On the other hand, the comic master Laurie Pessano, as the cranky teacher Miss Shields, gives the show’s other standout performance, segueing from her taut classroom self into a series of loosey-goosey fantasy song-and-dance sequences culminating in the show-stopper “You’ll Shoot Your Eye Out.”
“Up on Santa’s Lap” is another comic and staging highlight, with the lead “elf” (Abigail Nolte) eager for the department store’s 9 p.m. closing time, offering sturdy laughs. (Seeing veteran actor Greg Ruud as a timeclock-punching elf is a recipe for a smile.)
David Pierce’s sets and Ginger Kay Lewis-Reed’s costumes add a charming period feel. There were some opening-night wobbles, including dancing that wasn’t always up to crisp GCP standards (such as in the number “When You’re a Wimp.”) And I’m not sure what was going on opening night with Andrea Henrickson’s lighting design, but the effect was sub-par, with some characters, particularly Dan Pessano’s, being left entirely in the dark a few times. (Overall, I found some of the more “realistic,” non-fantasy sequences too dark and murky.)
But I’m sure the run, sure to be a popular one this holiday season, will firm up. While the comic moments are a big draw, the best parts of the show are when it digs into the characters’ emotional lives. Maldonado, whose vocals and acting are first-rate, gets a chance in the song “The Genius on Cleveland Street” to share his insecurities and dreams. And in a transcendent moment, Jessica Sarkisian, as Mother, sings a beautiful and heartfelt “Just Like That,” pondering how quickly these precious moments in her sons’ lives fly by.

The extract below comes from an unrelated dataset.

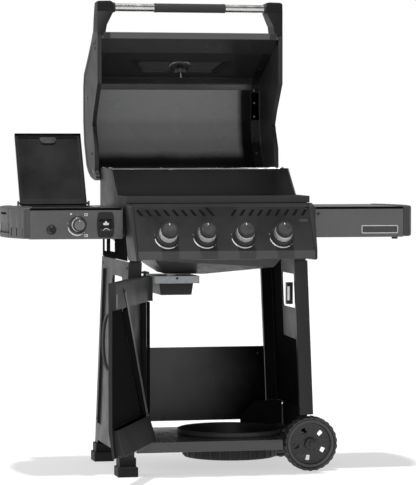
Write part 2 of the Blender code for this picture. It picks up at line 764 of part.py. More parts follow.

This waltz with time is, in essence, the message of “A Christmas Story”: that the passage of years massages our memories. The mental wonderland thus created, which may or may not involve winter snow, is something that will be with us always.
For our “author,” looking back on it all, the chance to see his mother and father young once again, building traditions with their children, is the greatest Christmas gift of all.
A Christmas Story: The Musical
- Through Jan. 10
- Roger Rocka’s Dinner Theater, 1226 N. Wishon Ave.